## WRITTEN PROBLEM
Answer with a number only: how many lines of the data contain "attach"?

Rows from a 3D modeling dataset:
--- start ---

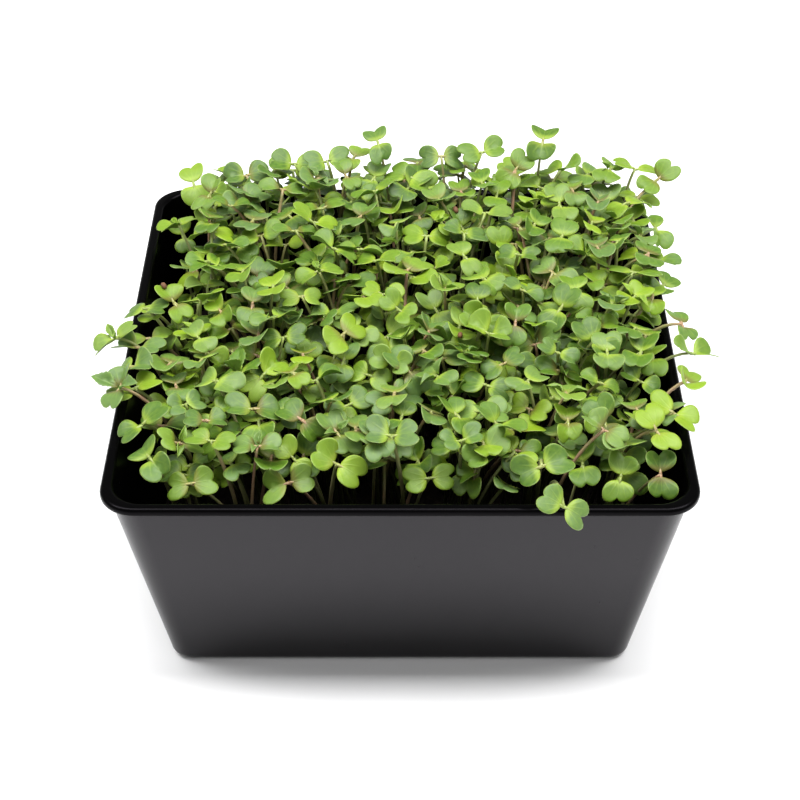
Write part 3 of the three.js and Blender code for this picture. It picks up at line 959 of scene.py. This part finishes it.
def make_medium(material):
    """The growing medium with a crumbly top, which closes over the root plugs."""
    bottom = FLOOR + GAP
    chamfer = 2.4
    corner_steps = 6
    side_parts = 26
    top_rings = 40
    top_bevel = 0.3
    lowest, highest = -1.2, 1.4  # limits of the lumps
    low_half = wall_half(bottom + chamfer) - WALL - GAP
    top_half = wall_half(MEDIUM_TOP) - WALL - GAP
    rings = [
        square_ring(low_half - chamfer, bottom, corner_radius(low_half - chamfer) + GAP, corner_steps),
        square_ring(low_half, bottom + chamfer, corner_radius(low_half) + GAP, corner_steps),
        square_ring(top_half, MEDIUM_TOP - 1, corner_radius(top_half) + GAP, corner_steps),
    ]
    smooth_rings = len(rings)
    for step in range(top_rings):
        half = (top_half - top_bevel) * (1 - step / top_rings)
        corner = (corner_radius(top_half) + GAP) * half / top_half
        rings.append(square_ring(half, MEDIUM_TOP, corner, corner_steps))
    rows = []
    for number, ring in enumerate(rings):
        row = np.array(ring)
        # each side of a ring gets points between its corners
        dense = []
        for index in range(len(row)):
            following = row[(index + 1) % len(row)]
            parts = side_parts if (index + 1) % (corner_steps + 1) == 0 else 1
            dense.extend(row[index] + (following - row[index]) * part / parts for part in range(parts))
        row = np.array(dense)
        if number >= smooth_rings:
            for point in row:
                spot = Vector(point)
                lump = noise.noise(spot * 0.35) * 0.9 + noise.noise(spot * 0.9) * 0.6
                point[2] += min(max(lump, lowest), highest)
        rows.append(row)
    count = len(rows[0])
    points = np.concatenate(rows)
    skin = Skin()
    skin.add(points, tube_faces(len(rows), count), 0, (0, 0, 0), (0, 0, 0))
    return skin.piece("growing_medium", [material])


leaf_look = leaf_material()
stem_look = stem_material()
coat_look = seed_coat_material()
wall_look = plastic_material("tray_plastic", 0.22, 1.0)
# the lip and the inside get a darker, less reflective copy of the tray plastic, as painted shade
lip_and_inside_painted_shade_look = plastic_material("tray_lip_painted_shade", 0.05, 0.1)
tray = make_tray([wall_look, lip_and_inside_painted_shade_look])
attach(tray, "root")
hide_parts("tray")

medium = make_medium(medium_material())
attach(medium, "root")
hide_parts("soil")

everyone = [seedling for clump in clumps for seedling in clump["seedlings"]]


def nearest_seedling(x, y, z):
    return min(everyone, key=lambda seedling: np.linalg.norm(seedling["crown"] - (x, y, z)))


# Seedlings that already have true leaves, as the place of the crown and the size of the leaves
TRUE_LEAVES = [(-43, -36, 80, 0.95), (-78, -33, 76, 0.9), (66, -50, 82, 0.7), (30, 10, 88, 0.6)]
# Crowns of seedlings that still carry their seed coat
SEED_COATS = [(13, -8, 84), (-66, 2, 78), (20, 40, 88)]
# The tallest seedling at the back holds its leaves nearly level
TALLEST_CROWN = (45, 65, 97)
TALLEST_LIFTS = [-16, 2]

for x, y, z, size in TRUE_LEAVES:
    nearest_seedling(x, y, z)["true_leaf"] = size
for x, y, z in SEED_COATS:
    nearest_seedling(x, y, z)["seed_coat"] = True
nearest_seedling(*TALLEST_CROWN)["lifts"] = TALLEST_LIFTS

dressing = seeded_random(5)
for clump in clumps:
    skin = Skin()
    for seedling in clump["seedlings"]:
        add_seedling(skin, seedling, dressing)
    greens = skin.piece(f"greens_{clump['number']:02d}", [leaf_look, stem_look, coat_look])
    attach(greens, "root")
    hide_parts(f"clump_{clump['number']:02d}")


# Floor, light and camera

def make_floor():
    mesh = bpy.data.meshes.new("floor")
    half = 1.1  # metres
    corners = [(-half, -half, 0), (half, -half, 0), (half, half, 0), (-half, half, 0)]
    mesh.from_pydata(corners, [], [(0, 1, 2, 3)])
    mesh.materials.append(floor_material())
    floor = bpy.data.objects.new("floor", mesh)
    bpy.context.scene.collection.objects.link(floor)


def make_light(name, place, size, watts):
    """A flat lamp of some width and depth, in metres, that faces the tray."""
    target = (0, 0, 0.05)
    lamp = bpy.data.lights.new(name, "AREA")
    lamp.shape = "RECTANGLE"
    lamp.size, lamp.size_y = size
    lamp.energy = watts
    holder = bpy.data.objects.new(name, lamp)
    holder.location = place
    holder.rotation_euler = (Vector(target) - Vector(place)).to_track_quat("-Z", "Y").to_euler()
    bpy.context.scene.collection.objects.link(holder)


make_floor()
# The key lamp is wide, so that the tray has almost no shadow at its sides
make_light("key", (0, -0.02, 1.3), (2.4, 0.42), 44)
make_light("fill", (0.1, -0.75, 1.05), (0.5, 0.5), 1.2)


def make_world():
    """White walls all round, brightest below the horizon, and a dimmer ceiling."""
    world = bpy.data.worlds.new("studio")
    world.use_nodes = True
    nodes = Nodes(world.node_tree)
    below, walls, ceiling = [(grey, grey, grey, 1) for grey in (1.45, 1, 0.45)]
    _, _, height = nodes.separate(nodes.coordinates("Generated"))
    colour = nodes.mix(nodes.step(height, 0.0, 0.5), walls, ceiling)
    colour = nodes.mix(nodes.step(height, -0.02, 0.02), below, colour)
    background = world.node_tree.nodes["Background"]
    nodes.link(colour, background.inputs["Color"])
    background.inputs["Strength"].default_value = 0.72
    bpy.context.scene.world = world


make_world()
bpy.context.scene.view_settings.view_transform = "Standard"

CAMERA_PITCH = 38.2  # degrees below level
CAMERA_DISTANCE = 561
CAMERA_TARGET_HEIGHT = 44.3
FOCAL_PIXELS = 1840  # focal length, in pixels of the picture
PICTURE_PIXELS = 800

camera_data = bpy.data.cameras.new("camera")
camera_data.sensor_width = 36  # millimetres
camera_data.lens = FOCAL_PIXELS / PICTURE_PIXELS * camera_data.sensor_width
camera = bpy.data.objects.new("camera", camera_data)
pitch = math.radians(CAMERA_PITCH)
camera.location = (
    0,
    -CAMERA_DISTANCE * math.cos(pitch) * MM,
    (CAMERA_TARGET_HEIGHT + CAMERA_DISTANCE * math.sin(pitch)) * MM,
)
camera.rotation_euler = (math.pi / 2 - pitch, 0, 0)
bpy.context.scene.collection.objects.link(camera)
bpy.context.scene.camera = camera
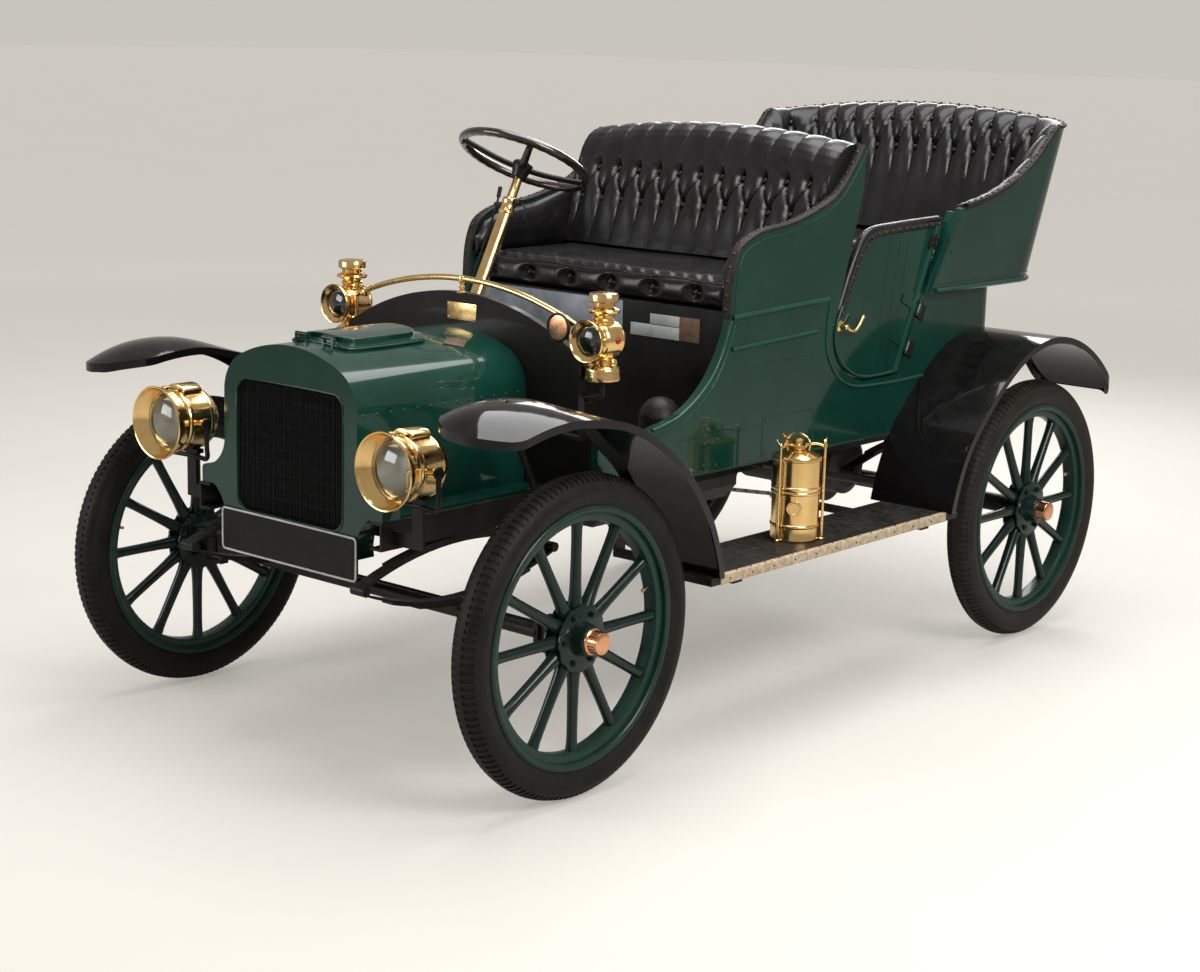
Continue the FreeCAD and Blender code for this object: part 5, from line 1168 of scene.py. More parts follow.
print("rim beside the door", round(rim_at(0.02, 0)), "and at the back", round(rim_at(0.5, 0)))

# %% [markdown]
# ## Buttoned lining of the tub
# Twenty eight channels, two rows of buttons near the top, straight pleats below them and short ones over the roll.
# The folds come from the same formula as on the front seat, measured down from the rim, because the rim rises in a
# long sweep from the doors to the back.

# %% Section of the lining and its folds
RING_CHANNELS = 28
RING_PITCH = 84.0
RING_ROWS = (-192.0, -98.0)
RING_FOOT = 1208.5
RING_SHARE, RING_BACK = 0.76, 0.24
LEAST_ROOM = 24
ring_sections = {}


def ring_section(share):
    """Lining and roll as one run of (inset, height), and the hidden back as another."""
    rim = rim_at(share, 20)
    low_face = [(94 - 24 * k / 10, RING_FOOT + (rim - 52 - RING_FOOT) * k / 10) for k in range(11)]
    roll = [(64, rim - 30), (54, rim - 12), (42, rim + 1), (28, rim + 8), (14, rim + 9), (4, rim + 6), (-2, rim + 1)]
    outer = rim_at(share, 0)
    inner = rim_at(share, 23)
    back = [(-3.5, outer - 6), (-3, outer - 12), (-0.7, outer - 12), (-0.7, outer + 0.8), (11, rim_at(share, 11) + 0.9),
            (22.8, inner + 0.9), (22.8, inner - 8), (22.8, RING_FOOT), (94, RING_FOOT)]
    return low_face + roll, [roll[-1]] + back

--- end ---
--- start ---

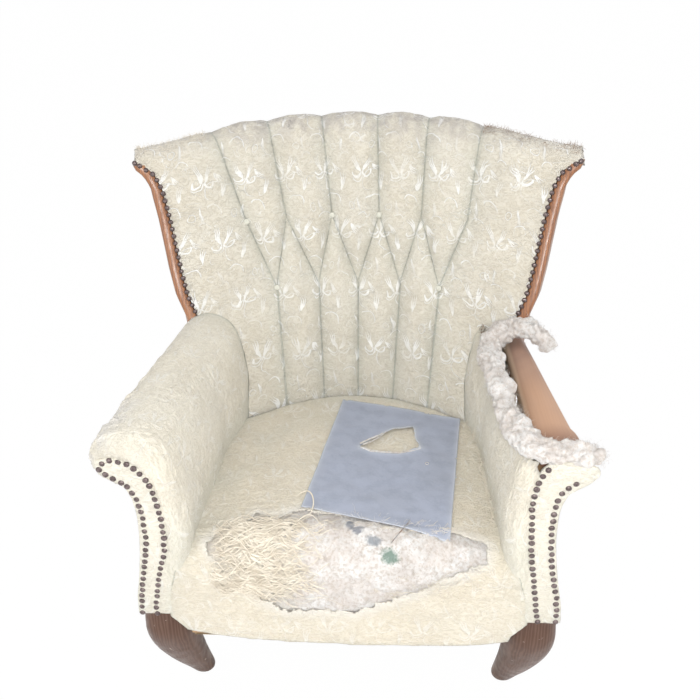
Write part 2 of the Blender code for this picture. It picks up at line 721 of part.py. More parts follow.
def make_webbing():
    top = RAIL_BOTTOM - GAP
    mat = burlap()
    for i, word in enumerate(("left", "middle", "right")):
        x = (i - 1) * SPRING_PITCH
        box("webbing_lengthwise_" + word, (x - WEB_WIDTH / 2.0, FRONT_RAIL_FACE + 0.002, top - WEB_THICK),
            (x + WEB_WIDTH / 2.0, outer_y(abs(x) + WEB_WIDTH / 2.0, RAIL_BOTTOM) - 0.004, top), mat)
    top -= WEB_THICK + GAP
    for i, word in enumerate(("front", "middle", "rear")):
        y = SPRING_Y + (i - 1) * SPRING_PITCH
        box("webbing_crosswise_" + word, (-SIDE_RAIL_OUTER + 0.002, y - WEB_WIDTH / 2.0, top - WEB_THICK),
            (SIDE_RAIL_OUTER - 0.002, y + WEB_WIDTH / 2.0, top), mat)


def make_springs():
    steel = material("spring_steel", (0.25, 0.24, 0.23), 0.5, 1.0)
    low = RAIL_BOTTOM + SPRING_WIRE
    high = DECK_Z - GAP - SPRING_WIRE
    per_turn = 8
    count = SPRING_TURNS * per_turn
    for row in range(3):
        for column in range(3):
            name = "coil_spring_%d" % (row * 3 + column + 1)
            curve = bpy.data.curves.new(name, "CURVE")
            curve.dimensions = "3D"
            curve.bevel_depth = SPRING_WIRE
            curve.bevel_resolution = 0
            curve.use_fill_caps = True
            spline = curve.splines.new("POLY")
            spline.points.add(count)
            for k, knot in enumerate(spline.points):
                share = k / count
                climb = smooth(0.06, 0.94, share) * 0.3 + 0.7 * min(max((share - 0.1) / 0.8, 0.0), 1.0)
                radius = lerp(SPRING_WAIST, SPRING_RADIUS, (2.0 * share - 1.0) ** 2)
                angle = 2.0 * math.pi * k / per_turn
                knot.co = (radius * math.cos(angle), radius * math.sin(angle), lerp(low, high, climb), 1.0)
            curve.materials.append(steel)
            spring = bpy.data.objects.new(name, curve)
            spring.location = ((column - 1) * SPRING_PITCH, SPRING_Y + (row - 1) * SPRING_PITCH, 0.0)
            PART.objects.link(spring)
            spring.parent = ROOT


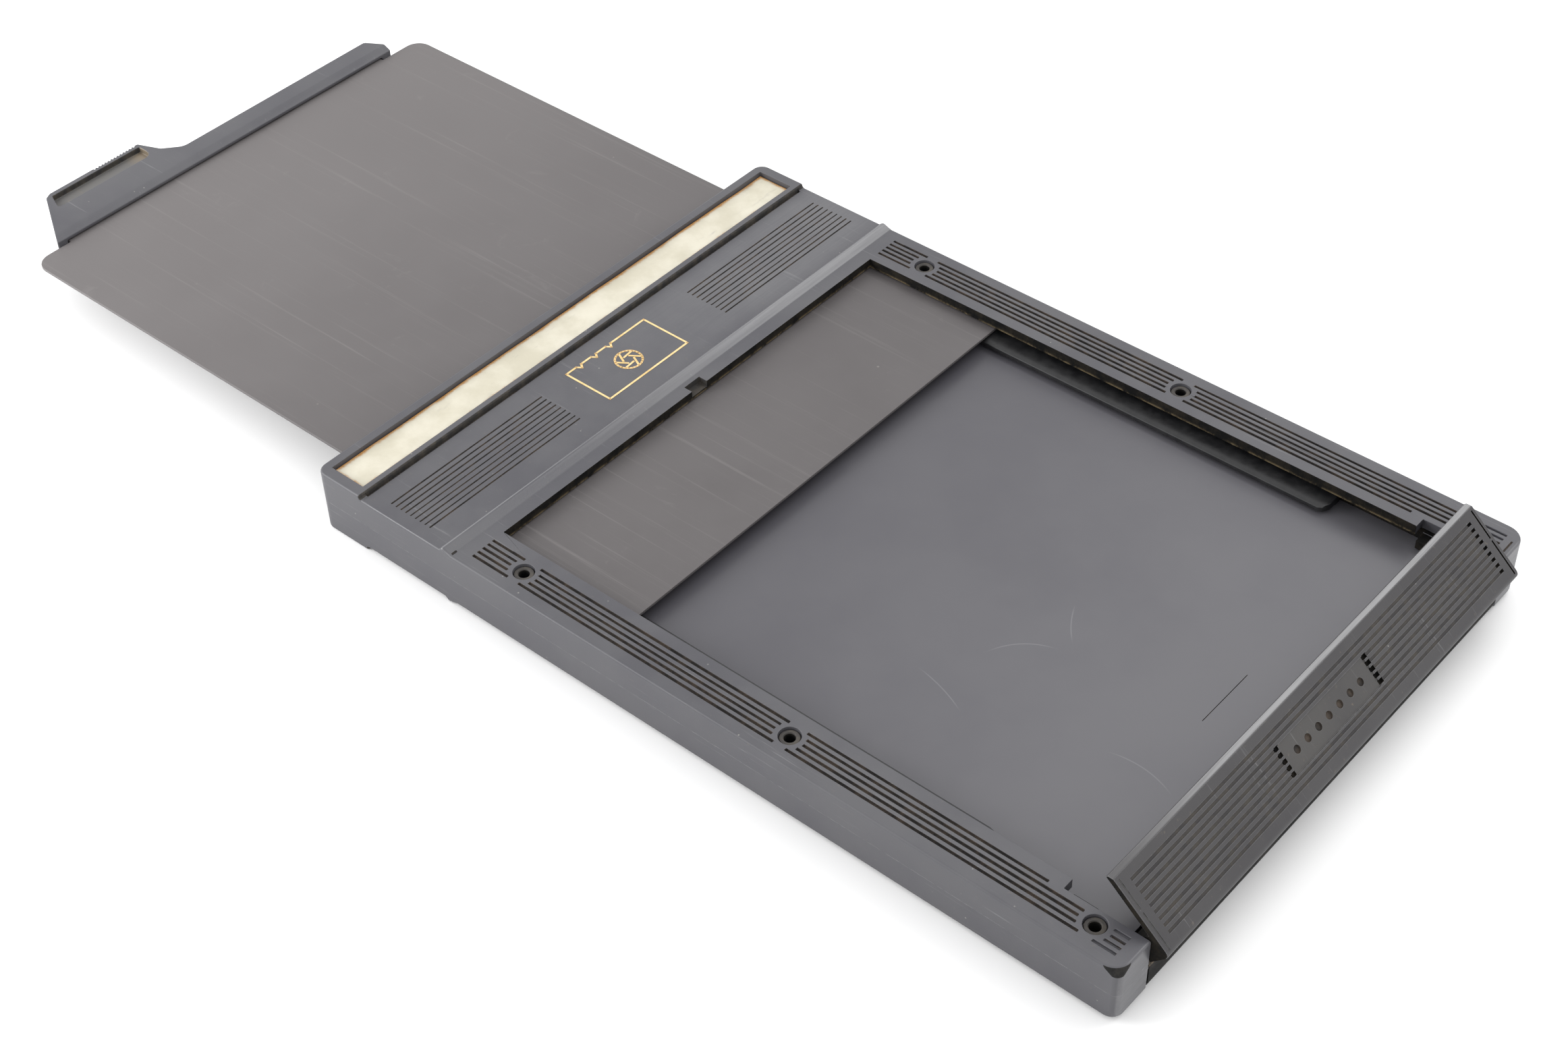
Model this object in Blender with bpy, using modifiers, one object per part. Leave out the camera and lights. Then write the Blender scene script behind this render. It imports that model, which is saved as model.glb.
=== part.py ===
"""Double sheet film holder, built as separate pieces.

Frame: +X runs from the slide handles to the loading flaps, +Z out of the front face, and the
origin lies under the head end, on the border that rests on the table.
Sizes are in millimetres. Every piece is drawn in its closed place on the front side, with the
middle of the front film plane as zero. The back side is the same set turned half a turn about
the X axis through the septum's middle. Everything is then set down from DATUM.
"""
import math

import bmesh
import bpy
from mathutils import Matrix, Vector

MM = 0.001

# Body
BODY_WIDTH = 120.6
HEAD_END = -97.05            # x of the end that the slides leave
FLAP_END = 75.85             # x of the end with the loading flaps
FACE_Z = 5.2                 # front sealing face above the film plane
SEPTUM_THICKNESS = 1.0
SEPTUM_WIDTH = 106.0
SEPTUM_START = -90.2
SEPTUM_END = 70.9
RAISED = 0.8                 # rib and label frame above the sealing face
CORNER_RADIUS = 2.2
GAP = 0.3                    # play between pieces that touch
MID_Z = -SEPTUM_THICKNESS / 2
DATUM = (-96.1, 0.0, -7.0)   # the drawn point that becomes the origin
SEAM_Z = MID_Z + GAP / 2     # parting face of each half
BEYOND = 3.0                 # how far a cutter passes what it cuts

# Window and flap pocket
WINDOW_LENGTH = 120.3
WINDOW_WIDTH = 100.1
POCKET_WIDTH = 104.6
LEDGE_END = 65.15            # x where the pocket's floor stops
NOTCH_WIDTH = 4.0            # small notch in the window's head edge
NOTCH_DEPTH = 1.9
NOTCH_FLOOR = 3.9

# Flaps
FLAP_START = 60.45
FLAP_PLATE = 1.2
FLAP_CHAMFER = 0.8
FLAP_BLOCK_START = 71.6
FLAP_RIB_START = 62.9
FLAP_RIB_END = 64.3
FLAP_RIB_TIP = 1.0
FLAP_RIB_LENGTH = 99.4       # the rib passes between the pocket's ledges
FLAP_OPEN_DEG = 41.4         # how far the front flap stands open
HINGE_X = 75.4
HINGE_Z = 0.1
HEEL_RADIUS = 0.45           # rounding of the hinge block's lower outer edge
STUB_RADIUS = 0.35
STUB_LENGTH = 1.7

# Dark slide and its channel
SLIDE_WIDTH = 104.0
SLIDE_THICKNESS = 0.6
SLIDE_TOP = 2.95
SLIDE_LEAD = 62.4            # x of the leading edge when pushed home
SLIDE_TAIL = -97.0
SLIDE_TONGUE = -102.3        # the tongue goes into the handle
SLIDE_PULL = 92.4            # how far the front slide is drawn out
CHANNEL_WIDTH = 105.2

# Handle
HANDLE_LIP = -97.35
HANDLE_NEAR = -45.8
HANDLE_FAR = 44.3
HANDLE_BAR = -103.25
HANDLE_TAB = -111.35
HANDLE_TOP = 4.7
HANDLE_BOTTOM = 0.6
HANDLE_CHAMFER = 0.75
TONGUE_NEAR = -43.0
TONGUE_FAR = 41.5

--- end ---

## RESULT OF THE EXERCISE
3